REQUEST: Copy the full set of lines exactly as given.

[BEGIN SOURCE EXCERPT]

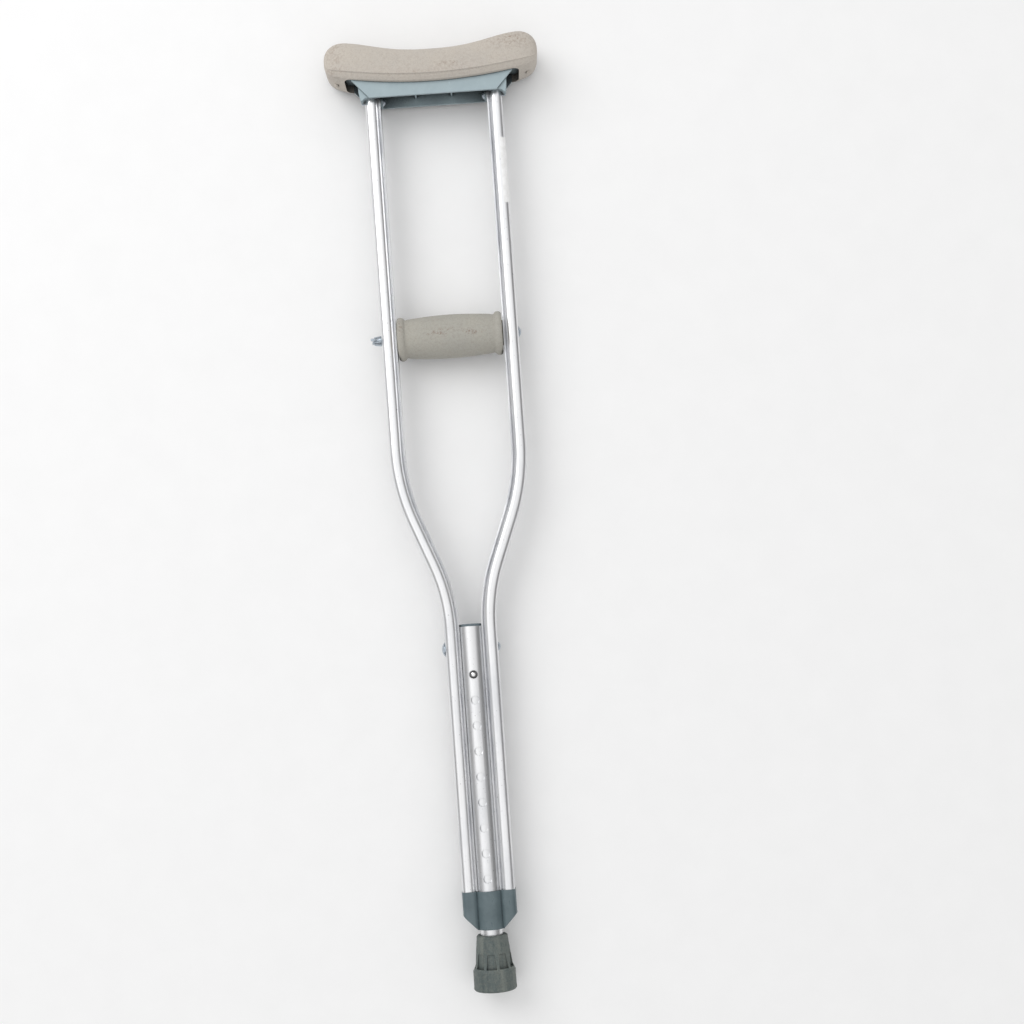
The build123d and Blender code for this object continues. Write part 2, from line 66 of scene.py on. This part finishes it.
def noise_value(tree, vector, scale, detail=3.0, roughness=0.55):
    node = tree.nodes.new("ShaderNodeTexNoise")
    node.inputs["Scale"].default_value = scale
    node.inputs["Detail"].default_value = detail
    node.inputs["Roughness"].default_value = roughness
    tree.links.new(vector, node.inputs["Vector"])
    return node.outputs["Fac"]


def ramp(tree, value, stops):
    """Colour ramp: stops are (position, colour) or (position, grey)."""
    node = tree.nodes.new("ShaderNodeValToRGB")
    band = node.color_ramp
    while len(band.elements) < len(stops):
        band.elements.new(0.5)
    for element, (position, colour) in zip(band.elements, stops):
        if not isinstance(colour, tuple):
            colour = (colour, colour, colour)
        element.position = position
        element.color = (*colour, 1)
    tree.links.new(value, node.inputs["Fac"])
    return node.outputs["Color"]


def maths(tree, operation, first, second=None, third=None):
    node = tree.nodes.new("ShaderNodeMath")
    node.operation = operation
    for socket, value in zip(node.inputs, (first, second, third)):
        if value is None:
            continue
        if isinstance(value, (int, float)):
            socket.default_value = value
        else:
            tree.links.new(value, socket)
    return node.outputs["Value"]


def mix(tree, factor, first, second, blend="MIX"):
    """Mixes two colours."""
    node = tree.nodes.new("ShaderNodeMix")
    node.data_type = "RGBA"
    node.blend_type = blend
    slots = {"Factor": factor, "A": first, "B": second}
    for socket in node.inputs:
        if socket.name not in slots or not socket.enabled:
            continue
        value = slots[socket.name]
        if isinstance(value, tuple):
            socket.default_value = (*value, 1)
        elif isinstance(value, (int, float)):
            socket.default_value = value
        else:
            tree.links.new(value, socket)
    return next(s for s in node.outputs if s.enabled)


def bump(tree, height, distance, strength=1.0, normal=None):
    node = tree.nodes.new("ShaderNodeBump")
    node.inputs["Distance"].default_value = distance
    node.inputs["Strength"].default_value = strength
    tree.links.new(height, node.inputs["Height"])
    if normal is not None:
        tree.links.new(normal, node.inputs["Normal"])
    return node.outputs["Normal"]


def soft_edges(tree, radius):
    """Normals rounded over sharp edges."""
    node = tree.nodes.new("ShaderNodeBevel")
    node.samples = 6
    node.inputs["Radius"].default_value = radius
    return node.outputs["Normal"]


def painted_hollow_shade(tree, distance, darkest, reach=(0.25, 0.85)):
    """Painted shade: grey factor from ambient occlusion, darkest deep in a hollow, 1 on open surfaces."""
    node = tree.nodes.new("ShaderNodeAmbientOcclusion")
    node.samples = 6
    node.inputs["Distance"].default_value = distance
    return ramp(tree, node.outputs["AO"], [(reach[0], darkest), (reach[1], 1.0)])


def axis_value(tree, vector, axis):
    node = tree.nodes.new("ShaderNodeSeparateXYZ")
    tree.links.new(vector, node.inputs["Vector"])
    return node.outputs[axis]


# ------------------------------------------------------------------ materials
def aluminium():
    """Satin anodised tube: drawn lines along the leg, faint smudges and small scratches."""
    material, tree, shader = new_material("anodised_aluminium")
    lines = noise_value(tree, place(tree, (1, 1, 0.01)), 900, 4)
    smudge = noise_value(tree, place(tree, (1, 1, 0.35)), 42, 5, 0.62)
    speck = noise_value(tree, place(tree), 420, 2)
    tint = ramp(
        tree,
        smudge,
        [(0.30, (0.74, 0.75, 0.77)), (0.55, (0.86, 0.865, 0.875)), (0.8, (0.83, 0.83, 0.83))],
    )
    spots = ramp(tree, speck, [(0.27, 0.72), (0.33, 1.0)])
    tree.links.new(mix(tree, 1.0, tint, spots, "MULTIPLY"), shader.inputs["Base Color"])
    shader.inputs["Metallic"].default_value = 1.0
    rough = ramp(tree, smudge, [(0.25, 0.40), (0.6, 0.29), (0.8, 0.36)])
    tree.links.new(rough, shader.inputs["Roughness"])
    shader.inputs["Anisotropic"].default_value = 0.35
    tangent = tree.nodes.new("ShaderNodeTangent")
    tangent.direction_type = "RADIAL"
    tangent.axis = "Z"
    tree.links.new(tangent.outputs["Tangent"], shader.inputs["Tangent"])
    tree.links.new(bump(tree, lines, 0.00002, 0.35, soft_edges(tree, 0.0004)), shader.inputs["Normal"])
    return material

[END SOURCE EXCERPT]

ANSWER TO THE EXERCISE:
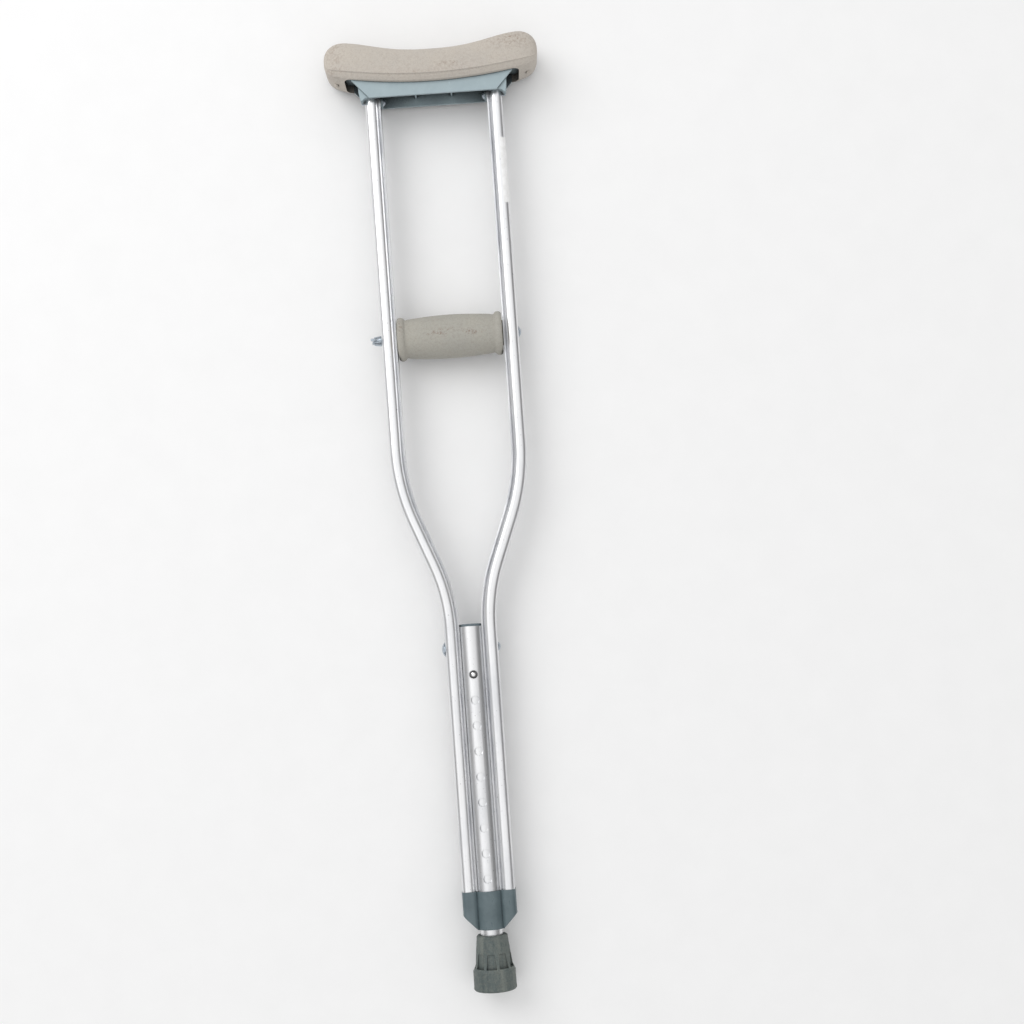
The build123d and Blender code for this object continues. Write part 2, from line 66 of scene.py on. This part finishes it.
def noise_value(tree, vector, scale, detail=3.0, roughness=0.55):
    node = tree.nodes.new("ShaderNodeTexNoise")
    node.inputs["Scale"].default_value = scale
    node.inputs["Detail"].default_value = detail
    node.inputs["Roughness"].default_value = roughness
    tree.links.new(vector, node.inputs["Vector"])
    return node.outputs["Fac"]


def ramp(tree, value, stops):
    """Colour ramp: stops are (position, colour) or (position, grey)."""
    node = tree.nodes.new("ShaderNodeValToRGB")
    band = node.color_ramp
    while len(band.elements) < len(stops):
        band.elements.new(0.5)
    for element, (position, colour) in zip(band.elements, stops):
        if not isinstance(colour, tuple):
            colour = (colour, colour, colour)
        element.position = position
        element.color = (*colour, 1)
    tree.links.new(value, node.inputs["Fac"])
    return node.outputs["Color"]


def maths(tree, operation, first, second=None, third=None):
    node = tree.nodes.new("ShaderNodeMath")
    node.operation = operation
    for socket, value in zip(node.inputs, (first, second, third)):
        if value is None:
            continue
        if isinstance(value, (int, float)):
            socket.default_value = value
        else:
            tree.links.new(value, socket)
    return node.outputs["Value"]


def mix(tree, factor, first, second, blend="MIX"):
    """Mixes two colours."""
    node = tree.nodes.new("ShaderNodeMix")
    node.data_type = "RGBA"
    node.blend_type = blend
    slots = {"Factor": factor, "A": first, "B": second}
    for socket in node.inputs:
        if socket.name not in slots or not socket.enabled:
            continue
        value = slots[socket.name]
        if isinstance(value, tuple):
            socket.default_value = (*value, 1)
        elif isinstance(value, (int, float)):
            socket.default_value = value
        else:
            tree.links.new(value, socket)
    return next(s for s in node.outputs if s.enabled)


def bump(tree, height, distance, strength=1.0, normal=None):
    node = tree.nodes.new("ShaderNodeBump")
    node.inputs["Distance"].default_value = distance
    node.inputs["Strength"].default_value = strength
    tree.links.new(height, node.inputs["Height"])
    if normal is not None:
        tree.links.new(normal, node.inputs["Normal"])
    return node.outputs["Normal"]


def soft_edges(tree, radius):
    """Normals rounded over sharp edges."""
    node = tree.nodes.new("ShaderNodeBevel")
    node.samples = 6
    node.inputs["Radius"].default_value = radius
    return node.outputs["Normal"]


def painted_hollow_shade(tree, distance, darkest, reach=(0.25, 0.85)):
    """Painted shade: grey factor from ambient occlusion, darkest deep in a hollow, 1 on open surfaces."""
    node = tree.nodes.new("ShaderNodeAmbientOcclusion")
    node.samples = 6
    node.inputs["Distance"].default_value = distance
    return ramp(tree, node.outputs["AO"], [(reach[0], darkest), (reach[1], 1.0)])


def axis_value(tree, vector, axis):
    node = tree.nodes.new("ShaderNodeSeparateXYZ")
    tree.links.new(vector, node.inputs["Vector"])
    return node.outputs[axis]


# ------------------------------------------------------------------ materials
def aluminium():
    """Satin anodised tube: drawn lines along the leg, faint smudges and small scratches."""
    material, tree, shader = new_material("anodised_aluminium")
    lines = noise_value(tree, place(tree, (1, 1, 0.01)), 900, 4)
    smudge = noise_value(tree, place(tree, (1, 1, 0.35)), 42, 5, 0.62)
    speck = noise_value(tree, place(tree), 420, 2)
    tint = ramp(
        tree,
        smudge,
        [(0.30, (0.74, 0.75, 0.77)), (0.55, (0.86, 0.865, 0.875)), (0.8, (0.83, 0.83, 0.83))],
    )
    spots = ramp(tree, speck, [(0.27, 0.72), (0.33, 1.0)])
    tree.links.new(mix(tree, 1.0, tint, spots, "MULTIPLY"), shader.inputs["Base Color"])
    shader.inputs["Metallic"].default_value = 1.0
    rough = ramp(tree, smudge, [(0.25, 0.40), (0.6, 0.29), (0.8, 0.36)])
    tree.links.new(rough, shader.inputs["Roughness"])
    shader.inputs["Anisotropic"].default_value = 0.35
    tangent = tree.nodes.new("ShaderNodeTangent")
    tangent.direction_type = "RADIAL"
    tangent.axis = "Z"
    tree.links.new(tangent.outputs["Tangent"], shader.inputs["Tangent"])
    tree.links.new(bump(tree, lines, 0.00002, 0.35, soft_edges(tree, 0.0004)), shader.inputs["Normal"])
    return material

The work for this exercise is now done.